Bien qu’elle s’exerce en marge des médias de masse, une partie de la photographie dite contemporaine voire plasticienne (Baqué, 1998) s’inspire de l’actualité pour produire. Tout en s’opposant à la démarche de ceux qui, armés de leur appareil photographique, traquent l’image qui paraîtra au plus vite dans la presse, les artistes qui s’émancipent de cette pratique empruntent tout de même à ces chasseurs d’images la question de l’immigration clandestine. Alors que ce thème fait la une des médias régulièrement, le champ de l’art contemporain, et notamment de la photographie, tente d’y apporter d’autres éclairages. Nombreux sont les travaux portant sur le sujet et réalisés depuis une dizaine d’années qui donnent à voir les espaces dans lesquels ces migrants tentent de vivre. Les questions qu’ils soulèvent sont les suivantes : Comment la photographie peut-elle traduire l’expérience vécue dans les espaces de l’entre-deux de la migration ? En quoi l’art pourrait-il être un espace de réflexion sur la situation des populations en transit ? Il sera ici question de présenter le fruit de démarches artistiques récentes interrogeant la spécificité de ces espaces et leur mode de diffusion sous la forme d’expositions, éditions ou encore performances.

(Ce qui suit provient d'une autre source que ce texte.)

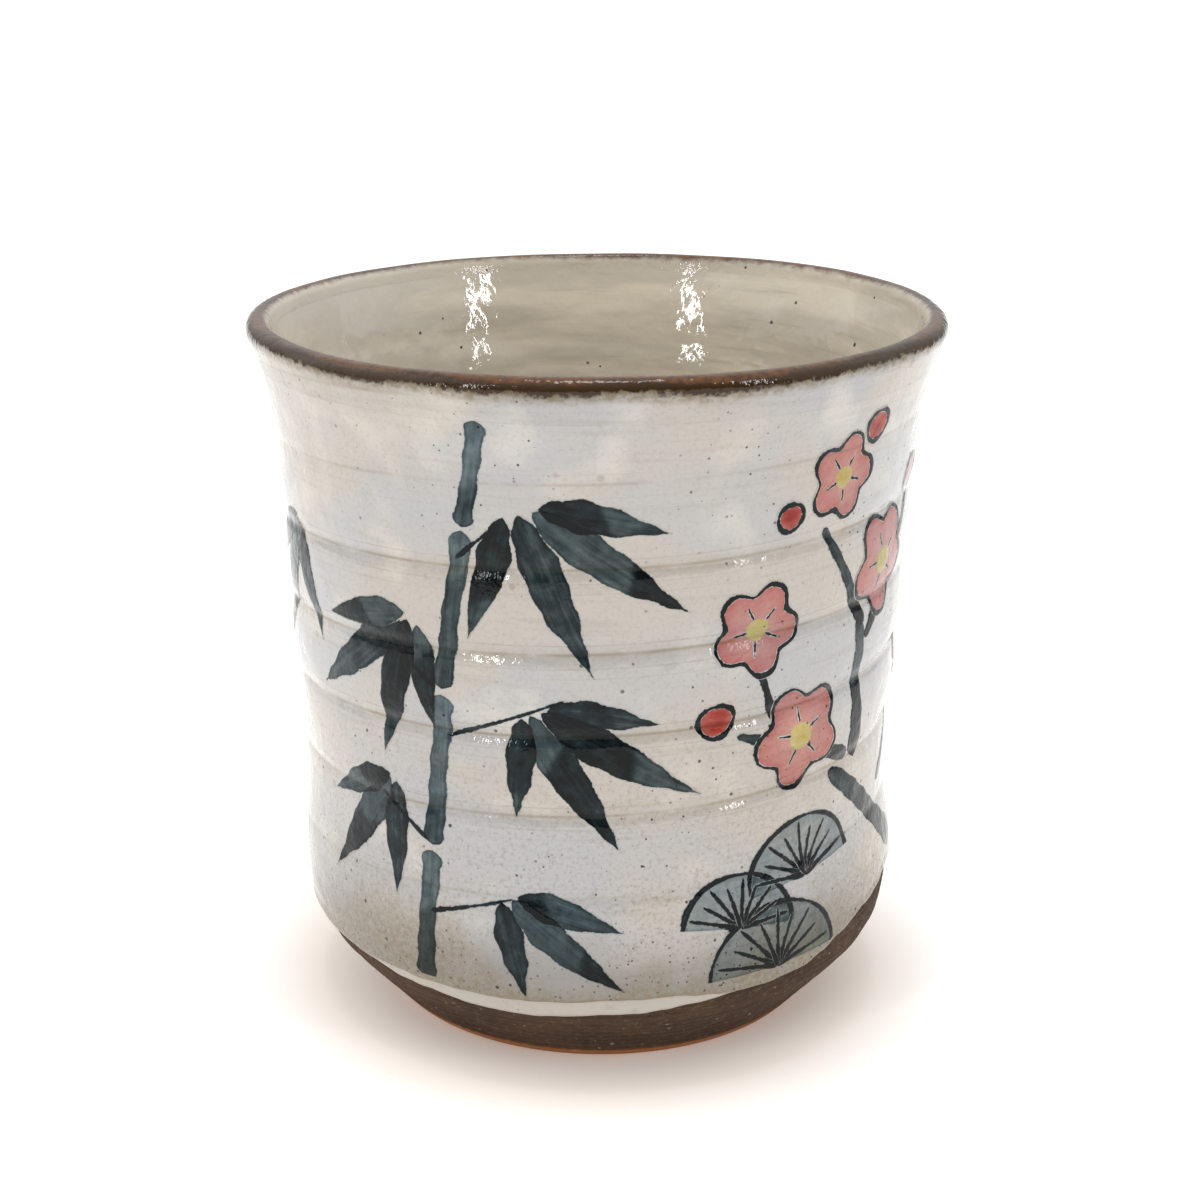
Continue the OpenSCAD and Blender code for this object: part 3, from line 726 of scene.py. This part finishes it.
# Half-widths of a stroke along its length, both as shares
LEAF_HALF = ((0, 0.12), (0.1, 0.32), (0.3, 0.5), (0.6, 0.4), (0.85, 0.16), (1, 0.01))
STROKE_HALF = ((0, 0.42), (0.15, 0.5), (0.5, 0.36), (0.85, 0.34), (1, 0.24))
JOINT_HALF = ((0, 0.56), (0.12, 0.4), (0.5, 0.36), (0.88, 0.4), (1, 0.56))

# Degrees round from the front, height share, lean, size share and curl share
LEAVES = (
    (-9, 0.83, -8, 0.7, -0.06), (-10, 0.825, -38, 1, 0.05), (-12.5, 0.82, -70, 1, 0.06),
    (-15, 0.815, -104, 0.75, -0.06), (-34, 0.67, -172, 0.66, 0.08), (-35, 0.665, -138, 0.95, -0.05),
    (-33.5, 0.66, -108, 0.9, 0.05), (-31.5, 0.655, -84, 0.62, 0), (-8, 0.56, -4, 0.62, -0.08),
    (-9, 0.555, -34, 1, 0.05), (-11, 0.55, -62, 0.95, 0.05), (-12.5, 0.545, -92, 0.62, -0.05),
    (-40, 0.43, -158, 0.62, 0.06), (-40, 0.425, -124, 0.9, -0.05), (-38.5, 0.42, -94, 0.7, 0.05),
    (-14, 0.29, -14, 0.62, -0.06), (-15, 0.285, -44, 0.82, 0.05), (-17, 0.28, -78, 0.6, 0),
    (-66, 0.75, -150, 0.7, 0.06), (-66, 0.745, -112, 0.9, -0.05), (-65, 0.74, -72, 0.7, 0.05))
# Degrees round, height share, lean, length share and width share
JOINTS = ((-33, 0.145, 85, 0.86, 1), (-30.5, 0.345, 83, 1, 1), (-27, 0.575, 80, 1, 0.95),
          (-22, 0.8, 77, 0.66, 0.85))
TWIGS = ((-23.5, 0.755, 40, 0.38, 0.22), (-28.5, 0.575, 142, 0.4, 0.22), (-27, 0.505, 22, 0.8, 0.22),
         (-31.5, 0.35, 146, 0.5, 0.22), (-31, 0.25, 16, 0.56, 0.22))
BRANCHES = (
    (78, 0.235, 138, 1, 1), (57, 0.42, 98, 0.78, 0.82), (54, 0.62, 122, 0.66, 0.55), (55, 0.6, 50, 0.8, 0.5),
    (54, 0.43, 158, 0.8, 0.55), (34, 0.5, 112, 0.6, 0.36), (44, 0.84, 86, 0.2, 0.3),
    (70, 0.35, 44, 0.85, 0.55), (88, 0.52, 70, 0.5, 0.36))
# Degrees round, height share, turn and size share
BLOSSOMS = ((39, 0.49, 10, 1), (28, 0.655, 30, 0.85), (60, 0.7, 20, 1), (44, 0.84, 40, 0.78),
            (88, 0.53, 0, 0.95))
BUDS = ((21, 0.535, 0, 0.95), (51, 0.9, 0, 0.85), (72, 0.8, 0, 1), (33, 0.8, 0, 0.75), (92, 0.7, 0, 0.9))
PADS = ((26, 0.235, -6, 0.8), (41, 0.285, 8, 0.9), (34, 0.165, 2, 1))

# Heights of the dip lines round the cup, as (degrees from the front, millimetres)
SLIP_LINE = (
    (-180, 10.6), (-130, 10.8), (-95, 11.4), (-60, 11.6), (-49, 11.2), (-40, 10.5), (-34, 10.2), (-29, 9.7),
    (-24, 9.25), (-15, 9.4), (0, 9.8), (7, 9.9), (12, 10.4), (18, 11.0), (28, 11.6), (40, 12.1), (46, 12.9),
    (50, 13.9), (60, 15.7), (67, 16.7), (71, 17.4), (95, 17.0), (120, 15.0), (150, 11.8))
GLAZE_LINE = (
    (-180, 13.0), (-130, 12.4), (-95, 12.0), (-60, 12.0), (-49, 11.7), (-40, 12.0), (-34, 11.7), (-23, 11.6),
    (-11, 12.1), (6, 12.3), (13, 12.6), (19, 12.3), (24, 11.8), (30, 11.9), (40, 12.4), (46, 13.2),
    (50, 14.2), (60, 16.0), (67, 17.0), (71, 17.7), (95, 17.4), (120, 16.0), (150, 14.0))
# How far the glaze stays thin above its dip line, in millimetres
THIN_REACH = 2.6


def thin_near(turn, z):
    """1 at the milky glaze's dip line, falling away above it."""
    return np.exp(-np.maximum(z - line_round(turn, GLAZE_LINE), 0) / THIN_REACH)


class Mark:
    """A mark of the brush, with its own level and upward directions on the wall where it begins."""

    def __init__(self, wall, at, lean, number):
        self.wall, self.at, self.number = wall, at, number
        self.turn, self.z, self.lean = math.radians(at[0]), at[1] * wall.height, math.radians(lean)

    def to_wall(self, x, up):
        """Turn and height of points given in the mark's own directions."""
        z = self.z + x * math.sin(self.lean) + up * math.cos(self.lean)
        level = x * math.cos(self.lean) - up * math.sin(self.lean)
        return self.turn + np.arcsin(np.clip(level / self.wall.radius(z), -1, 1)), z

    def from_wall(self, turn, z):
        """Points of the wall in the mark's own directions, and whether they are on its side of the cup."""
        level, up = self.wall.radius(z) * np.sin(turn - self.turn), z - self.z
        return (level * math.cos(self.lean) + up * math.sin(self.lean),
                up * math.cos(self.lean) - level * math.sin(self.lean), np.cos(turn - self.turn) > 0)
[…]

Alors que les flux migratoires ne cessent de s’accroître en raison des catastrophes climatiques, de la pénurie alimentaire ou encore de conflits, se construisent des lieux de l’attente : camps de réfugiés, de transit, hébergements précaires pour une population déplacée. Michel Agier a consacré de nombreux articles à ce sujet en portant son attention sur ces lieux de l’entre-deux, pensés pour être provisoires mais dans lesquels les populations vivent de plus en longtemps (Agier, 2008). En parallèle de ces camps et autres lieux créés par des instances gouvernementales, se mettent en place des campements illicites, repères des communautés en transit. Depuis le milieu des années 2000, le square Villemin à Paris dans le Xème arrondissement est fréquenté par de nombreux Afghans, au point que le quotidien Libération a intitulé un de ses articles en 2009 : « Square Villemin ; petit Kaboul parisien»

Faisant l’objet de nombreux articles dans la presse, la situation a également été traitée par des photographes et artistes.
Parmi eux, Sandra Calligaro (www.sandracalligaro.com), photographe ayant séjourné durant sept ans à Kaboul et ayant parcouru l’Afghanistan, a présenté au printemps 2014 dans le Lieu d’Engagement Artistique Confluences à Paris l’exposition From Kaboul with Love retraçant l’ensemble du travail mené dans ce pays. Aux photographies exposées au mur qui rendent compte, sous la forme sérielle, de plusieurs sujets abordés, font écho des reproductions de publications issues de différents journaux et magazines et présentées sous verre en contrebas des images. Parmi les nombreuses séries plus ou moins influencées par une démarche de photographie de reportage, elle a réalisé en 2009 et 2010 un travail portant sur les migrants afghans venus en France. Pour ce faire, elle a rencontré les jeunes hommes à Paris ou en banlieue, puis elle est allée à la rencontre de leur famille restée en Afghanistan.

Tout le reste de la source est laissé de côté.